- Requirement
Output the full listing word for word.

- Dataset extract

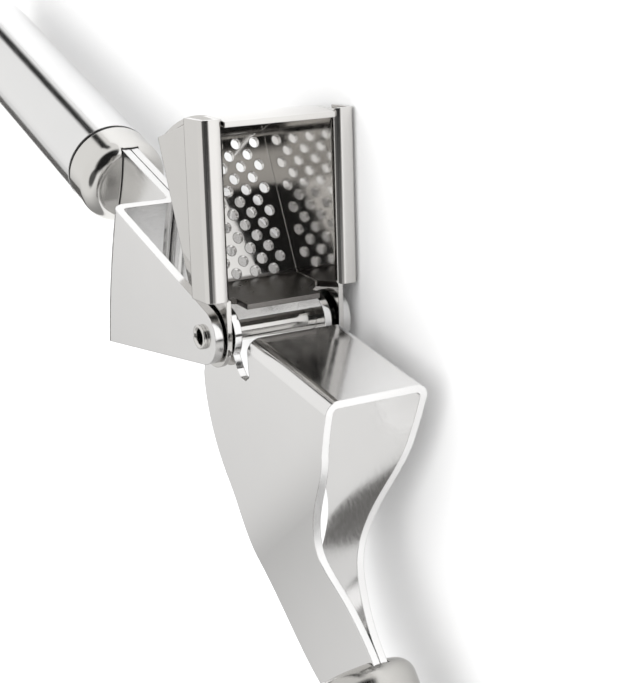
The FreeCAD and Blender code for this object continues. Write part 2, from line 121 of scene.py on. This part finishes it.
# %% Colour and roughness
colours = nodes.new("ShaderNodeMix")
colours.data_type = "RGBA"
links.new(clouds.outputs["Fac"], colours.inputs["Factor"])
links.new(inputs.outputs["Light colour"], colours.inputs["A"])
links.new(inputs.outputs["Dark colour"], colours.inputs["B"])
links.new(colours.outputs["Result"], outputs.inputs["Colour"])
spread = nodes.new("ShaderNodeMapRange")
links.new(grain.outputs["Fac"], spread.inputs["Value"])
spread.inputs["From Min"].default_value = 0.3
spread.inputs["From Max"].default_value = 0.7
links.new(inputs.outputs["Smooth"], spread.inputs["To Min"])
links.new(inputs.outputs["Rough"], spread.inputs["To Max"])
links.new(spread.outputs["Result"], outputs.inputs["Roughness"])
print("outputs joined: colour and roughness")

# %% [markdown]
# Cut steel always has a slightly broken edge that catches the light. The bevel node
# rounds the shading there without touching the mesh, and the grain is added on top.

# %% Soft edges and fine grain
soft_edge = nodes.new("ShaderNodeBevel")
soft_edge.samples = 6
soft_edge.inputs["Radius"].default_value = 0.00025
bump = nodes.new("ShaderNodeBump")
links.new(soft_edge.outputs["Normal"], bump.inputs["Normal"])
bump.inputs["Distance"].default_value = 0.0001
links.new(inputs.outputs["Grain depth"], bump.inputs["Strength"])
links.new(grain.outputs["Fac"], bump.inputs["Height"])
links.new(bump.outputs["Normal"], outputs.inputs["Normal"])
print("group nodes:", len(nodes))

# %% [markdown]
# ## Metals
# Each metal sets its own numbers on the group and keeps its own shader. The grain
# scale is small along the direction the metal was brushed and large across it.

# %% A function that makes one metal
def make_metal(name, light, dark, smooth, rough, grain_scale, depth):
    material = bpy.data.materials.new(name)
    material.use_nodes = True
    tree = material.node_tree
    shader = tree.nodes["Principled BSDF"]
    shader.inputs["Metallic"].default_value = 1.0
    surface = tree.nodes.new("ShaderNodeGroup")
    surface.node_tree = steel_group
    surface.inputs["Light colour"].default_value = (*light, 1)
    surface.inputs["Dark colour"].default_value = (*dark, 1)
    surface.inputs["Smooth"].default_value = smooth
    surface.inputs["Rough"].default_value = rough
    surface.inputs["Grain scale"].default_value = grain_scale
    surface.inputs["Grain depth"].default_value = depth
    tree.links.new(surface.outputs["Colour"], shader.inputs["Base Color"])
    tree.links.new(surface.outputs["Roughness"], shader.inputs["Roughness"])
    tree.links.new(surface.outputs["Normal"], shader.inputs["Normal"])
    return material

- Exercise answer
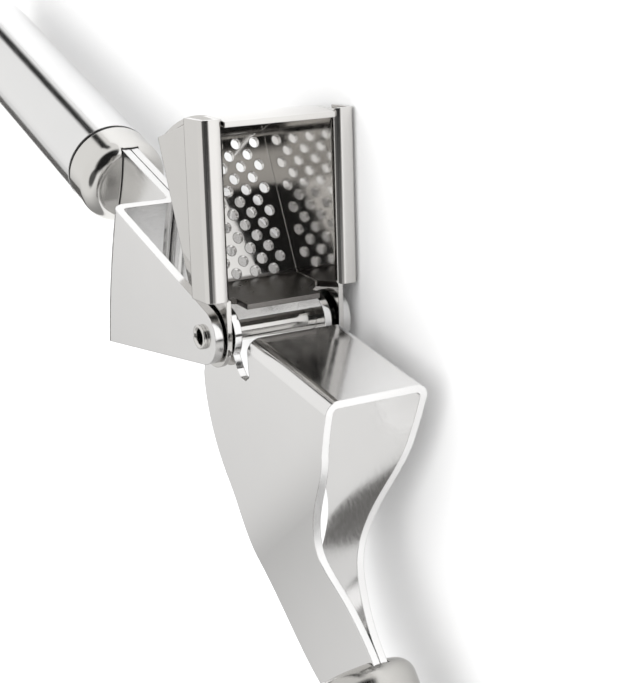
The FreeCAD and Blender code for this object continues. Write part 2, from line 121 of scene.py on. This part finishes it.
# %% Colour and roughness
colours = nodes.new("ShaderNodeMix")
colours.data_type = "RGBA"
links.new(clouds.outputs["Fac"], colours.inputs["Factor"])
links.new(inputs.outputs["Light colour"], colours.inputs["A"])
links.new(inputs.outputs["Dark colour"], colours.inputs["B"])
links.new(colours.outputs["Result"], outputs.inputs["Colour"])
spread = nodes.new("ShaderNodeMapRange")
links.new(grain.outputs["Fac"], spread.inputs["Value"])
spread.inputs["From Min"].default_value = 0.3
spread.inputs["From Max"].default_value = 0.7
links.new(inputs.outputs["Smooth"], spread.inputs["To Min"])
links.new(inputs.outputs["Rough"], spread.inputs["To Max"])
links.new(spread.outputs["Result"], outputs.inputs["Roughness"])
print("outputs joined: colour and roughness")

# %% [markdown]
# Cut steel always has a slightly broken edge that catches the light. The bevel node
# rounds the shading there without touching the mesh, and the grain is added on top.

# %% Soft edges and fine grain
soft_edge = nodes.new("ShaderNodeBevel")
soft_edge.samples = 6
soft_edge.inputs["Radius"].default_value = 0.00025
bump = nodes.new("ShaderNodeBump")
links.new(soft_edge.outputs["Normal"], bump.inputs["Normal"])
bump.inputs["Distance"].default_value = 0.0001
links.new(inputs.outputs["Grain depth"], bump.inputs["Strength"])
links.new(grain.outputs["Fac"], bump.inputs["Height"])
links.new(bump.outputs["Normal"], outputs.inputs["Normal"])
print("group nodes:", len(nodes))

# %% [markdown]
# ## Metals
# Each metal sets its own numbers on the group and keeps its own shader. The grain
# scale is small along the direction the metal was brushed and large across it.

# %% A function that makes one metal
def make_metal(name, light, dark, smooth, rough, grain_scale, depth):
    material = bpy.data.materials.new(name)
    material.use_nodes = True
    tree = material.node_tree
    shader = tree.nodes["Principled BSDF"]
    shader.inputs["Metallic"].default_value = 1.0
    surface = tree.nodes.new("ShaderNodeGroup")
    surface.node_tree = steel_group
    surface.inputs["Light colour"].default_value = (*light, 1)
    surface.inputs["Dark colour"].default_value = (*dark, 1)
    surface.inputs["Smooth"].default_value = smooth
    surface.inputs["Rough"].default_value = rough
    surface.inputs["Grain scale"].default_value = grain_scale
    surface.inputs["Grain depth"].default_value = depth
    tree.links.new(surface.outputs["Colour"], shader.inputs["Base Color"])
    tree.links.new(surface.outputs["Roughness"], shader.inputs["Roughness"])
    tree.links.new(surface.outputs["Normal"], shader.inputs["Normal"])
    return material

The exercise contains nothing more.